The above field has characteristic zero but to obtain a field $k$ of cardinality $\aleph$ and characteristic $p$ just replace $\mathbb Q$ by $\mathbb F_p$ in the above construction.

Answer 2

Transfinite iteration to the rescue!

Let $F_0 = k$. To compute $F_\alpha$ for an ordinal $\alpha$:

• If $\alpha$ is a limit ordinal, define $F_\alpha = \bigcup_{\beta < \alpha} F_\beta$
• If $\alpha$ is not a limit ordinal and $F_{\alpha-1} = \bar{k}$, then do not define $F_\beta$ for any $\beta \geq \alpha$.
• If $\alpha$ is not a limit ordinal and $F_{\alpha-1} \neq \bar{k}$, let $F_\alpha$ be any finite extension of $F_{\alpha-1}$.

I claim that, for infinite $\alpha$, $[F_\alpha : k] = |\alpha|$, where $|\alpha|$ is the cardinality of $\alpha$.

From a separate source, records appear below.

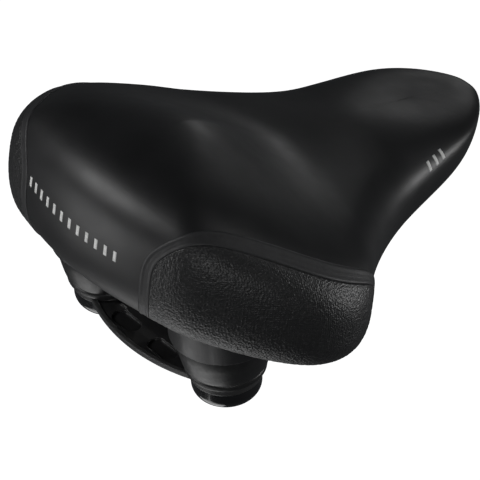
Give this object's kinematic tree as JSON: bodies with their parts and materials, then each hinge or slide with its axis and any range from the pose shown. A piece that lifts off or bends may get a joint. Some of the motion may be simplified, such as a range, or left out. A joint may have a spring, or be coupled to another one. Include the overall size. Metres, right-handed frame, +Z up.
{
  "type": "bicycle saddle",
  "caption": "Wide padded bicycle saddle with a short nose, carried on wire rails and two rubber buffers under the rear.",
  "frame": {"origin": "midway between the two rails, on the level of their axes, in the middle of the straight stretch that a seatpost clamp grips", "axes": "+Y towards the nose (forwards), +X to the rider's right, +Z up"},
  "size_m": [0.2152, 0.26, 0.1379],
  "materials": {
    "skin": "satin",
    "grained_skin": "grained",
    "foam": "matte",
    "gel": "soft",
    "shell": "matte",
    "zinc_steel": "zinc plated",
    "brass_insert": "turned",
    "black_wire": "satin black",
    "bridge": "satin",
    "rubber": "satin",
    "cap": "gloss"
  },
  "bodies": {
    "chassis": {"rail_wire": "black_wire", "bridge_plate": "bridge", "elastomer_left": "rubber", "elastomer_right": "rubber", "lower_stud_left": "zinc_steel", "lower_stud_right": "zinc_steel", "lower_washers": "zinc_steel", "lower_nuts": "zinc_steel", "cap_left": "cap", "cap_right": "cap", "rail_screws": "zinc_steel"},
    "seat": {"cover": "skin", "corner_patch_left": "grained_skin", "corner_patch_right": "grained_skin", "foam_pad": "foam", "gel_pad_left": "gel", "gel_pad_right": "gel", "base_shell": "shell", "cover_staples": "zinc_steel", "shell_insert_left": "brass_insert", "shell_insert_right": "brass_insert", "upper_stud_left": "zinc_steel", "upper_stud_right": "zinc_steel", "nose_clip": "shell", "nose_clip_screws": "zinc_steel"}
  },
  "joints": [
    {"name": "suspension", "type": "hinge", "parent": "chassis", "child": "seat", "pos_m": [0, 0.07715, 0.04873], "axis": [1, 0, 0], "range_deg": [0, 4], "stiffness_Nm_per_rad": 1800, "deforming": ["elastomer_left", "elastomer_right"]}
  ]
}
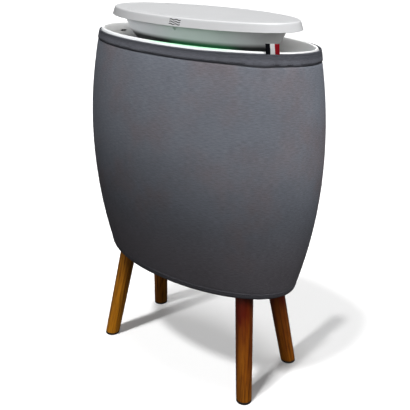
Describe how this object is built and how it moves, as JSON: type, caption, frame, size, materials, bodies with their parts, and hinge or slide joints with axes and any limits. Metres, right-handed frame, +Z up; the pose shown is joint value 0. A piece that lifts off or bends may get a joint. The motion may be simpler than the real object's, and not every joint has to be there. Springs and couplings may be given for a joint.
{
  "type": "air purifier",
  "caption": "Oval barrel-shaped air purifier in a grey fabric sleeve, with a floating white oval lid over its air outlet and splayed round wooden legs.",
  "frame": {"origin": "on the floor under the centre of the body, at the centre of the bounding box's base", "axes": "+X to the right along the body's long axis, -Y towards the front, +Z up"},
  "size_m": [0.452, 0.25, 0.63],
  "materials": {
    "knit_fabric": "grey melange knit",
    "label_weave": "woven ribbon in black, white and dark red stripes",
    "white_shell": "satin white",
    "shell_grey": "moulded grey",
    "inner_black": "moulded black",
    "leg_wood": "oiled, with grain along the leg",
    "foot_rubber": "matt",
    "gasket_rubber": "foam strip",
    "steel": "bright zinc plated",
    "motor_iron": "laminated core with windings",
    "filter_frame": "white frame",
    "pleated_media": "pleated paper fleece",
    "carbon": "carbon loaded foam",
    "circuit_board": "green solder mask",
    "light_guide": "translucent, lit green",
    "lens": "clear white",
    "cable_jacket": "black jacket"
  },
  "bodies": {
    "housing": {"air_sensor": "inner_black", "base_tray": "inner_black", "bowl_carrier": "inner_black", "carbon_sheet_front": "carbon", "carbon_sheet_rear": "carbon", "control_board": "circuit_board", "deflector_bowl": "white_shell", "fabric_sleeve": "knit_fabric", "fan_deck": "inner_black", "fan_duct": "inner_black", "filter_frame_front": "filter_frame", "filter_frame_rear": "filter_frame", "filter_gasket_front": "gasket_rubber", "filter_gasket_rear": "gasket_rubber", "filter_media_front": "pleated_media", "filter_media_rear": "pleated_media", "filter_seat_front": "inner_black", "filter_seat_rear": "inner_black", "foot_pad_front_left": "foot_rubber", "foot_pad_front_right": "foot_rubber", "foot_pad_rear_left": "foot_rubber", "foot_pad_rear_right": "foot_rubber", "front_grille": "shell_grey", "led_board": "circuit_board", "left_pillar": "shell_grey", "leg_front_left": "leg_wood", "leg_front_right": "leg_wood", "leg_plate_front_left": "steel", "leg_plate_front_right": "steel", "leg_plate_rear_left": "steel", "leg_plate_rear_right": "steel", "leg_rear_left": "leg_wood", "leg_rear_right": "leg_wood", "lid_cover": "white_shell", "lid_floor": "white_shell", "light_ring": "light_guide", "lower_bearing": "steel", "main_loom": "cable_jacket", "motor_spider": "steel", "motor_stator": "motor_iron", "outlet_funnel": "white_shell", "power_inlet": "inner_black", "power_lead": "cable_jacket", "power_supply": "circuit_board", "rear_grille": "shell_grey", "right_pillar": "shell_grey", "status_lens": "lens", "upper_bearing": "steel", "woven_label": "label_weave"},
    "rotor": {"impeller": "inner_black", "impeller_cap": "inner_black", "motor_rotor": "steel", "motor_shaft": "steel"}
  },
  "joints": [
    {"name": "fan_spin", "type": "hinge", "parent": "housing", "child": "rotor", "pos_m": [0, 0, 0.5035], "axis": [0, 0, 1], "continuous": true}
  ]
}
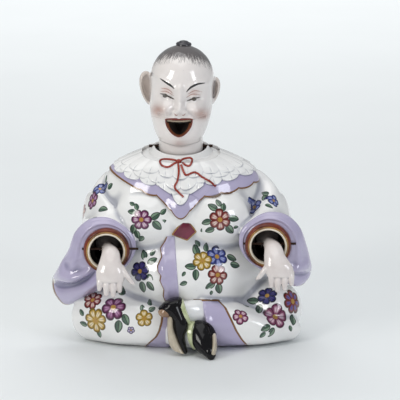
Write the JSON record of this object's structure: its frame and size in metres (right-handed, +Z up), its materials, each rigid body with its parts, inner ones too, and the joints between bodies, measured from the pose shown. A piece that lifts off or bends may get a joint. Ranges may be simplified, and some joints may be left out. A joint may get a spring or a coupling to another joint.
{
  "type": "porcelain nodding pagoda figure",
  "caption": "Seated cross-legged porcelain figure in a flowered robe, laughing, with a head and hands that nod on wire pins.",
  "frame": {"origin": "the middle of the flat base that the figure stands on, 2 mm behind the axis of its neck", "axes": "+Z up, the figure faces -Y, +X towards its left hand"},
  "size_m": [0.1748, 0.1273, 0.2013],
  "materials": {
    "painted_glaze": "glossy, hand-painted",
    "flesh_glaze": "glossy",
    "iron_wire": "dull, dark",
    "lead_weight": "dull grey"
  },
  "bodies": {
    "robe": {"body": "painted_glaze", "head_pin": "iron_wire", "right_hand_pin": "iron_wire", "left_hand_pin": "iron_wire"},
    "nodding_head": {"head": "flesh_glaze", "head_weight": "lead_weight"},
    "hand_of_right_arm": {"right_hand": "flesh_glaze"},
    "hand_of_left_arm": {"left_hand": "flesh_glaze"}
  },
  "joints": [
    {"name": "head_nod", "type": "hinge", "parent": "robe", "child": "nodding_head", "pos_m": [0, -0.002, 0.1292], "axis": [1, 0, 0], "range_deg": [-6, 6]},
    {"name": "right_hand_nod", "type": "hinge", "parent": "robe", "child": "hand_of_right_arm", "pos_m": [-0.049, -0.045, 0.069], "axis": [1, 0, 0], "range_deg": [-8, 8]},
    {"name": "left_hand_nod", "type": "hinge", "parent": "robe", "child": "hand_of_left_arm", "pos_m": [0.058, -0.045, 0.0725], "axis": [1, 0, 0], "range_deg": [-8, 8]}
  ]
}
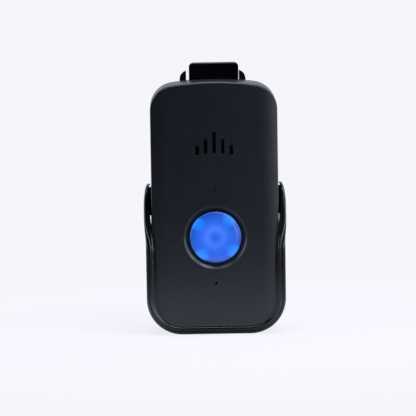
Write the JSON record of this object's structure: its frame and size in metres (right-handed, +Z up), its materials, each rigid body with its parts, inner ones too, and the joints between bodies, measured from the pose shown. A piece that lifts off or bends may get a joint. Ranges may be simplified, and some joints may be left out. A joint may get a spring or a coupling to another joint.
{
  "type": "pager",
  "caption": "Mobile emergency call pager with a blue call button and speaker slots, latched in a holster with a swivelling belt clip.",
  "frame": {"origin": "middle of the holster's underside, in the plane of the back plate's front face where the pager's back lies", "axes": "+Z up along the pager, -Y out of its face, +X to the right seen from the face"},
  "size_m": [0.0462, 0.0338, 0.0873],
  "materials": {
    "graphite_shell": "fine matte texture",
    "graphite_back": "fine matte texture",
    "gloss_black": "glossy",
    "soft_black": "matte",
    "cloth_black": "woven",
    "black_resin": "matte",
    "call_blue": "translucent",
    "lamp_blue": "lit lamp",
    "milk_plastic": "diffusing",
    "board_green": "solder mask",
    "tinned_steel": "satin",
    "gold_plate": "plated",
    "zinc_steel": "satin",
    "foil": "laminated foil",
    "foam_grey": "foam",
    "ceramic_tan": "fired ceramic"
  },
  "bodies": {
    "pager_in_holster": {"front_cover": "graphite_shell", "rear_cover": "graphite_back", "cover_gasket": "soft_black", "cover_screws": "zinc_steel", "button_seal": "soft_black", "call_switch": "tinned_steel", "call_leds": "lamp_blue", "status_lens": "milk_plastic", "status_led": "lamp_blue", "main_board": "board_green", "board_screws": "zinc_steel", "modem_shield": "tinned_steel", "processor_shield": "tinned_steel", "sim_holder": "tinned_steel", "sim_card": "milk_plastic", "speaker_frame": "zinc_steel", "speaker_cone": "black_resin", "speaker_magnet": "tinned_steel", "speaker_gasket": "foam_grey", "speaker_cloth": "cloth_black", "microphone": "tinned_steel", "mic_boot": "soft_black", "vibration_motor": "tinned_steel", "battery": "foil", "battery_pad": "foam_grey", "gps_antenna": "ceramic_tan", "cell_antenna": "black_resin", "charge_contacts": "gold_plate", "holster_shell": "gloss_black", "swivel_washer": "zinc_steel", "swivel_screw": "zinc_steel"},
    "call_button": {"call_button": "call_blue", "button_diffuser": "milk_plastic", "switch_plunger": "black_resin"},
    "latch": {"latch": "gloss_black"},
    "vibration_weight": {"vibration_weight": "zinc_steel"},
    "belt_clip": {"clip_base": "gloss_black", "clip_pin": "zinc_steel", "clip_spring": "tinned_steel"},
    "clip_lever": {"clip_lever": "gloss_black"}
  },
  "joints": [
    {"name": "call_press", "type": "slide", "parent": "pager_in_holster", "child": "call_button", "axis": [0, 1, 0], "range_m": [0, 0.0004], "stiffness_N_per_m": 6000, "springref_m": -0.0001},
    {"name": "latch_flex", "type": "hinge", "parent": "pager_in_holster", "child": "latch", "pos_m": [0, 0.0012, 0.062], "axis": [-1, 0, 0], "range_deg": [0, 11], "stiffness_Nm_per_rad": 1.2, "springref_deg": -1.15},
    {"name": "vibration_spin", "type": "hinge", "parent": "pager_in_holster", "child": "vibration_weight", "pos_m": [0, -0.012, 0.0083], "axis": [1, 0, 0], "continuous": true},
    {"name": "clip_swivel", "type": "hinge", "parent": "pager_in_holster", "child": "belt_clip", "pos_m": [0, 0.0038, 0.044], "axis": [0, 1, 0], "range_deg": [-90, 90]},
    {"name": "clip_open", "type": "hinge", "parent": "belt_clip", "child": "clip_lever", "pos_m": [0, 0.0106, 0.0605], "axis": [1, 0, 0], "range_deg": [0, 14], "stiffness_Nm_per_rad": 0.8, "springref_deg": -5.73}
  ]
}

The hard part of the inductive proof of my claim is the first bullet point. It feels obvious, but sketchy enough that I'm wary. I think things become much more clear if we construct a new sequence of $k$-vector spaces $V_\alpha$:

• If $\alpha$ is a limit ordinal, then $V_\alpha = \bigcup_{\beta < \alpha} V_\beta$
• If $\alpha$ is not a limit ordinal and $V_{\alpha-1} = \bar{k}$, then do not define $V_\beta$ for any $\beta \geq \alpha$.
• If $\alpha$ is not a limit ordinal and $V_{\alpha-1}$ is not a field, let $V_\alpha = V_{\alpha-1} \oplus k \xi $ where $\xi$ is any element of the field generated by $V_{\alpha-1}$ but not actually in $V_{\alpha-1}$.
• If $\alpha$ is not a limit ordinal, $V_{\alpha-1} \neq \bar{k}$, and $V_{\alpha-1}$ is a field, let $V_\alpha = V_{\alpha-1} \oplus k \xi $ where $\xi$ is any element of $\bar{k} \setminus V_{\alpha-1}$.

Now, it's clear that $V_\alpha$ has an $\alpha$-indexed basis.